Father Robinson had a heart attack in May, and since then, he had been in a hospice at Franklin Medical Center, which is run by the Ohio Department of Rehabilitation and Correction. His lawyer, Richard Kerger, confirmed his death.
Father Robinson had worked at Mercy Hospital in Toledo with Sister Margaret Ann Pahl, 71, when she was killed the day before Easter in 1980. She was found in the hospital chapel, where she had been preparing for Easter services. She had been strangled, draped with an altar cloth and stabbed 31 times, including nine wounds in the shape of an upside-down cross. There was a smear of blood across her forehead, as if she had been anointed in last rites.
Father Robinson was questioned, and he would later admit to making up a story that someone else had confessed to the murder. But the case was soon dropped for lack of evidence.
In 2003, however, the case was reopened after a woman accused Father Robinson and other priests of having molested her when she was a child. (Those charges were never substantiated.)
Investigators said they found imprints on the altar cloth that closely matched a letter opener of Father Robinson’s, and other witnesses placed him near the chapel at the time of the murder.
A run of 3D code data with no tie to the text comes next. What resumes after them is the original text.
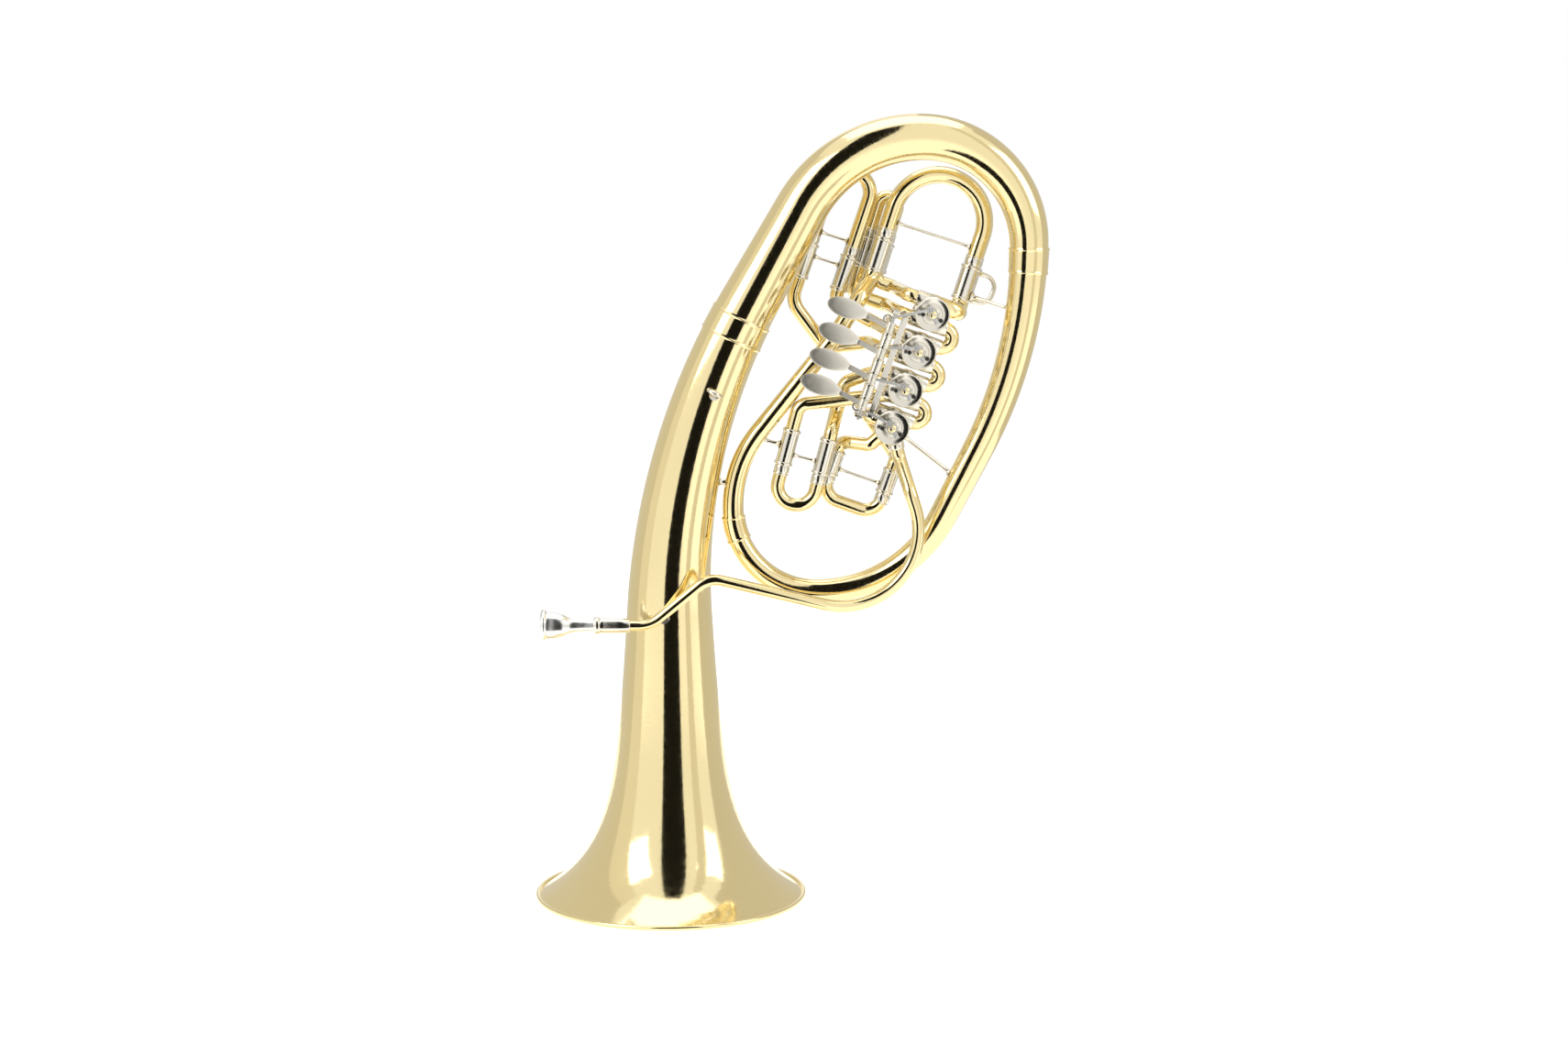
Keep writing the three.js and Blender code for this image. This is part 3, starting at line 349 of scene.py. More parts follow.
# ------------------------------------------------------------------ the conical body
def body_route():
    """The middle line of the whole conical body, from the bell's mouth to the tuning slide."""
    lean = math.radians(29)
    corner = 268 + 600 * math.tan(lean / 2)
    out, left, _ = legs_of("main")
    return rounded([
        ((0, 0, 0), 0),
        ((0, 0, corner), 600),
        (((708.8 - corner) * math.tan(lean), 0, 708.8), 125),
        ((331, 0, 708.8), 98),
        ((331, 0, 511), 415),
        ((218.1, 0, 289.5), 130),
        ((59.5, 0, 289.5), 78),
        ((59.5, 0, 408.1), 110),
        ((150.5, 0, 522.6), 20),
        ((176, 12, 561), 20),
        (left - out * 40, 16),
        (left, 0),
    ])


BODY = body_route()


BELL_RADIUS = 127.5
TAPER, TAPER_LENGTH = 50, 1010
THROAT, THROAT_LENGTH = 19.3, 149
FLARE_LENGTH = 38
DROP = 1.6


def body_radius(s):
    """A taper, a throat and a flare, each size e^(-s / length), less a drop. The flare's size is what
    brings the sum to the bell's radius at the mouth."""
    flare = BELL_RADIUS - TAPER - THROAT + DROP
    return (TAPER * np.exp(-s / TAPER_LENGTH) + THROAT * np.exp(-s / THROAT_LENGTH)
            + flare * np.exp(-s / FLARE_LENGTH) - DROP)


def body_piece(name, start, end, wall, sides, finishes):
    """A stretch of the body, cut more finely towards its mouth if it starts there."""
    s_extra = start + (end - start) * np.linspace(0, 1, 40) ** 2 if start < 10 else ()
    grid = pipe(BODY, start, end, body_radius, wall, sides, 5.0, s_extra)
    built(f"{name}_surface", [(grid, 0)], finishes, "body", [name])


def ferrule(name, middle, finishes, sides=72):
    """A sleeve over a joint of the body, with a raised bead near each edge."""
    start, end = middle - FERRULE / 2, middle + FERRULE / 2

    def outer(s):
        beads = sum(np.exp(-(((s - c) / 0.9) ** 2)) for c in (start + 1.6, end - 1.6))
        return body_radius(s) + FIT + 0.55 + 0.6 * beads

    grid = pipe(BODY, start, end, outer, 0.9, sides, 0.4)
    built(f"{name}_surface", [(grid, 0)], finishes, "body", [name])


def coped(grid, k, ring, valve_side):
    """Moves one ring onto the casing's wall: u becomes the root of COPE^2 - w^2, to its own side."""
    points, closed = grid
    rel = points[ring] - ROW_START
    u = rel[..., 0] * math.cos(ROW_LEAN) - rel[..., 2] * math.sin(ROW_LEAN)
    w = rel[..., 0] * math.sin(ROW_LEAN) + rel[..., 2] * math.cos(ROW_LEAN)
    wall = np.sqrt(np.clip(COPE**2 - (w - valve_at(k)) ** 2, 4.0, None))
    points[ring] = row(valve_side * wall, rel[..., 1], w)
    return points, closed


def first_rings(grid):
    """The two rings at the start of a pipe: its first outer and its last inner one."""
    return [0, grid[0].shape[0] - 1]


def sleeved_run(corners, name, port=None):
    """A run of tube that ends in a slide's sleeve, as (brass run, nickel sleeve, rings)."""
    slide = SLIDES[name]
    route = rounded(corners)
    length = length_of(route)
    tube = tube_of(name)
    start = length - slide["sleeve"]
    bore = sleeve_bore(name)
    run = pipe(route, 0, start + 3, tube, SHEET)
    if port is not None:
        for ring in first_rings(run):
            coped(run, port[0], ring, port[1])
    sleeve = pipe(route, start, length, bore + 0.7, 0.7, 32, 4.0)
    beads = [collar(route, start - 0.4, start + 3.2, bore + 0.6, 0.8),
             collar(route, length - 3.4, length, bore + 0.6, 0.9)]
    return [(run, 0), (sleeve, 1)] + [(bead, 1) for bead in beads]


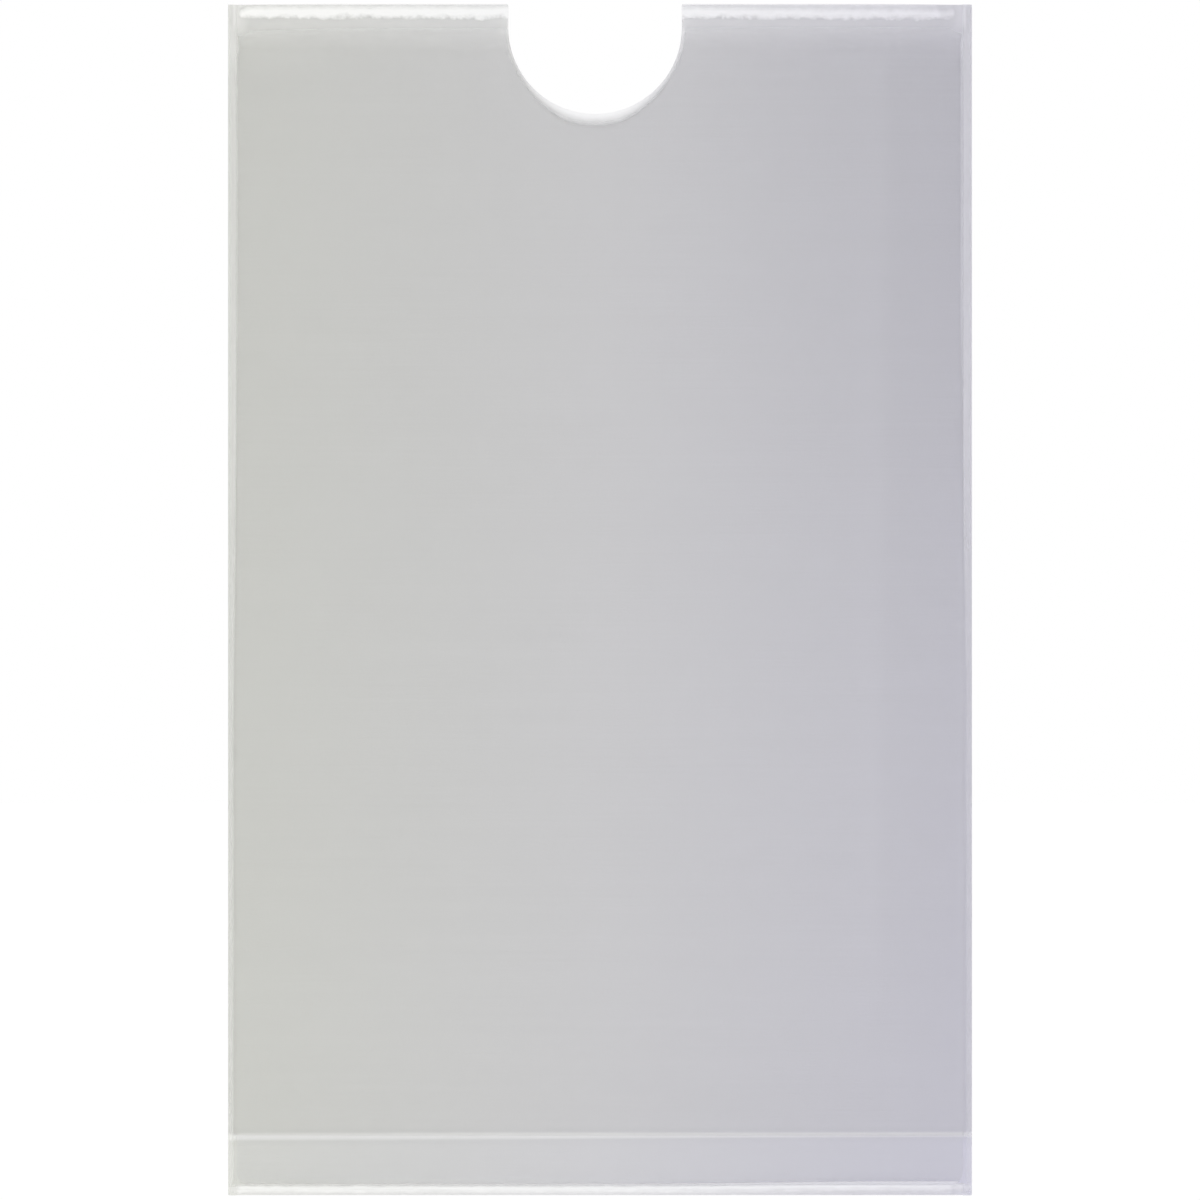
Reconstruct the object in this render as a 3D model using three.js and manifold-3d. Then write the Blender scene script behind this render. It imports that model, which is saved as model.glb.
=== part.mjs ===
// Self-adhesive card pocket: two clear films fused along three edges, open at the top, with a thumb
// notch, an adhesive back and a peel-off liner. Millimetres, +Z up towards the mouth, front at -Y.
// The origin is the middle of the pocket on the face where the adhesive meets its liner.

import * as THREE from 'three';
import { mergeVertices } from 'three/addons/utils/BufferGeometryUtils.js';
import Module from 'manifold-3d';

const wasm = await Module();
wasm.setup();

// Driving dimensions

const pocketWidth = 60;
const pocketHeight = 96;

const filmThickness = 0.2;
const adhesiveThickness = 0.05;
const linerThickness = 0.1;

// How far the front film stands off the back film, and how far from the seams it takes to get there
const cardSpace = 0.5;
const sideRise = 7;
const bottomRise = 10;

const leftWeldWidth = 0.7;
const rightWeldWidth = 0.75;
const bottomWeldWidth = 0.85;
// How far the molten bead of a seam stands proud of the two films
const beadHeight = 0.12;
const cornerRadius = 1;

const notchRadius = 7;
const notchDepth = 8.8;
// The punch landed a little left of the middle, and the front film's notch ends a little lower
const notchOffset = -0.4;
const frontNotchDrop = 0.7;

// The rolled lip along the front film's mouth
const lipHeight = 1;
const lipFlare = 0.35;
const lipFade = 2.5;

// The strip of liner below the crease, with no adhesive behind it
const liftTabHeight = 4.8;

// Longest straight facet on a round outline
const facet = 0.45;

// Levels through the stack, from the liner's outer face to the front film's

const linerOuter = linerThickness;
const adhesiveBack = 0;
const backFilmOuter = adhesiveBack - adhesiveThickness;
const backFilmInner = backFilmOuter - filmThickness;
const frontFilmOuter = backFilmInner - filmThickness;
const fusedThickness = backFilmOuter - frontFilmOuter;

// Edges of the pocket and of the clear window inside its seams

const left = -pocketWidth / 2;
const right = pocketWidth / 2;
const bottom = -pocketHeight / 2;
const mouth = pocketHeight / 2;
const windowLeft = left + leftWeldWidth;
const windowRight = right - rightWeldWidth;
const windowBottom = bottom + bottomWeldWidth;
const crease = bottom + liftTabHeight;

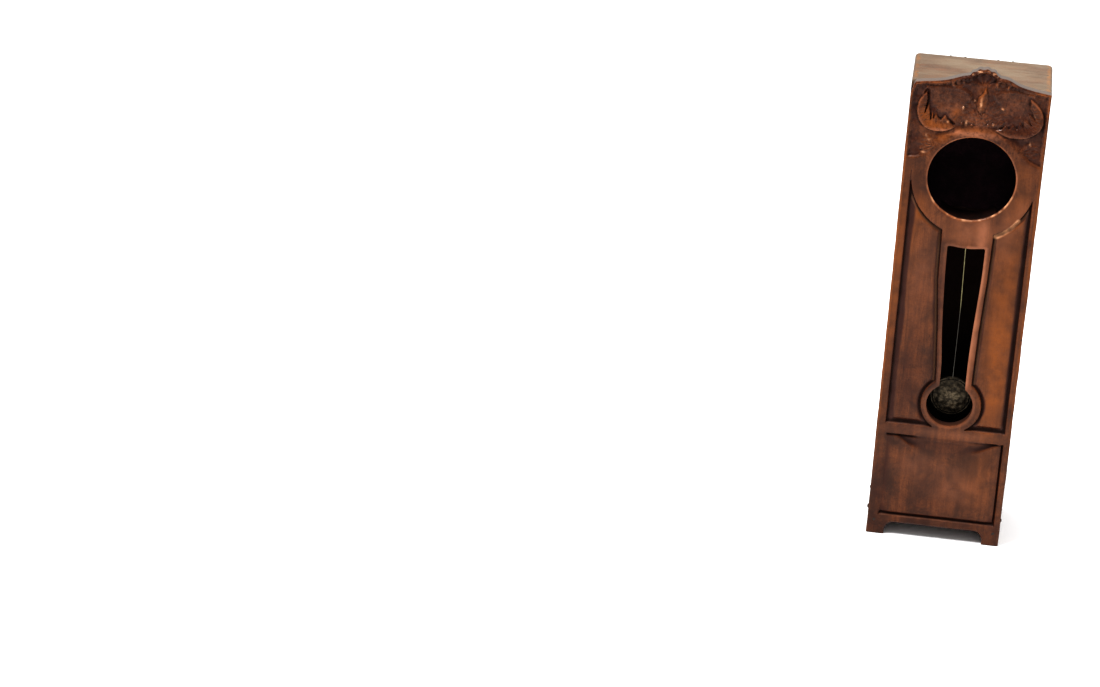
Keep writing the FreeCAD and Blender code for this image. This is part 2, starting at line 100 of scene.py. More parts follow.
# ---- mesh fineness ----
STEP_X = 0.4
STEP_PLAIN = 0.55
STEP_CARVED = 0.3
SNAP_EDGE, SNAP_SPINE, SNAP_LEAF = STEP_PLAIN * 0.56, STEP_PLAIN * 0.45, STEP_CARVED * 0.5
CARVED_FROM = 226   # height above which the grid is finer
CREST_FROM = 229    # height above which the carving's wear differs from the plain part's
BOB_RINGS, BOB_SPOKES = 60, 168
PAD_COLS, PAD_ROWS = 96, 150
WELD_DISTANCE = 1e-6
BOARD_BEVEL, STRIP_BEVEL = 0.5, 0.35


# ---- small maths ----

def ease(a, b, t):
    """Smooth step from 0 at a to 1 at b, either way round."""
    u = np.clip((t - a) / (b - a), 0, 1)
    return u * u * (3 - 2 * u)


def blend(a, b, amount):
    """a where amount is 0, b where it is 1."""
    return a + (b - a) * amount


def hashed(ix, iz, seed):
    """Repeatable random number from 0 to 1 for each whole-number place."""
    v = np.sin(ix * 127.1 + iz * 311.7 + seed * 74.7) * 43758.5453
    return v - np.floor(v)


def noise(x, z, size, seed):
    """Smooth value noise from -1 to 1, its features about size wide. Each use has its own seed."""
    gx, gz = x / size, z / size
    ix, iz = np.floor(gx), np.floor(gz)
    fx, fz = ease(0, 1, gx - ix), ease(0, 1, gz - iz)
    low = hashed(ix, iz, seed) * (1 - fx) + hashed(ix + 1, iz, seed) * fx
    high = hashed(ix, iz + 1, seed) * (1 - fx) + hashed(ix + 1, iz + 1, seed) * fx
    return 2 * (low * (1 - fz) + high * fz) - 1


def smooth_path(points, per=8):
    """Catmull-Rom curve through the points, as a list of points."""
    p = [np.array(q, float) for q in points]
    p = [2 * p[0] - p[1]] + p + [2 * p[-1] - p[-2]]
    out = []
    for i in range(1, len(p) - 2):
        a, b, c, d = p[i - 1:i + 3]
        for k in range(per):
            t = k / per
            out.append(0.5 * (2 * b + (c - a) * t + (2 * a - 5 * b + 4 * c - d) * t ** 2
                              + (3 * b - a - 3 * c + d) * t ** 3))
    out.append(p[-2])
    return [tuple(q) for q in out]


def closed_path(points, per):
    """Curve through the points and back to the first, without repeating it."""
    return smooth_path(points + points[:1], per)[:-1]


def arc_points(cx, cz, rx, rz, start, end, count):
    """Points of an ellipse's arc, from start to end in degrees."""
    angles = np.radians(np.linspace(start, end, count))
    return [(cx + rx * math.cos(a), cz + rz * math.sin(a)) for a in angles]


def to_segment(x, z, a, b):
    """Squared distance to the straight line from a to b."""
    ex, ez = b[0] - a[0], b[1] - a[1]
    t = np.clip(((x - a[0]) * ex + (z - a[1]) * ez) / (ex * ex + ez * ez), 0, 1)
    return (x - a[0] - t * ex) ** 2 + (z - a[1] - t * ez) ** 2


def away(x, z, points):
    """Distance to an open line through the points."""
    best = np.full(x.shape, FAR)
    for a, b in zip(points, points[1:]):
        best = np.minimum(best, to_segment(x, z, a, b))
    return np.sqrt(best)


def sd_polygon(x, z, points):
    """Signed distance to a closed polygon, negative inside."""
    best = np.full(x.shape, FAR)
    inside = np.zeros(x.shape, bool)
    for a, b in zip(points[-1:] + points[:-1], points):
        if math.dist(a, b) < SAME_POINT:
            continue
        best = np.minimum(best, to_segment(x, z, a, b))
        if a[1] != b[1]:
            crossing_x = a[0] + (z - a[1]) / (b[1] - a[1]) * (b[0] - a[0])
            inside ^= ((a[1] > z) != (b[1] > z)) & (x < crossing_x)
    return np.where(inside, -1, 1) * np.sqrt(best)


def sd_any(x, z, outlines):
    """Signed distance to the nearest of several polygons."""
    return np.minimum.reduce([sd_polygon(x, z, outline) for outline in outlines])


def sd_circle(x, z, cx, cz, r):
    """Signed distance to a circle, negative inside."""
    return np.hypot(x - cx, z - cz) - r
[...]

Prosecutors argued that Father Robinson was angry about Sister Pahl’s domineering ways.
In 2006, he received a sentence of 15 years to life.
Father Robinson fought the conviction and filed appeal after appeal from prison; his lawyers argued that DNA evidence did not link their client to the crime. Even after agreeing to give up his ministry, Father Robinson became something of a counselor to inmates in the Hocking Correctional Facility.
A month before his client’s death, Mr. Kerger went to the hospital for a visit. “He said, ‘I don’t know — maybe this is where the good Lord wanted me to be,’ ” Mr. Kerger recalled. “In this prison, for those people.”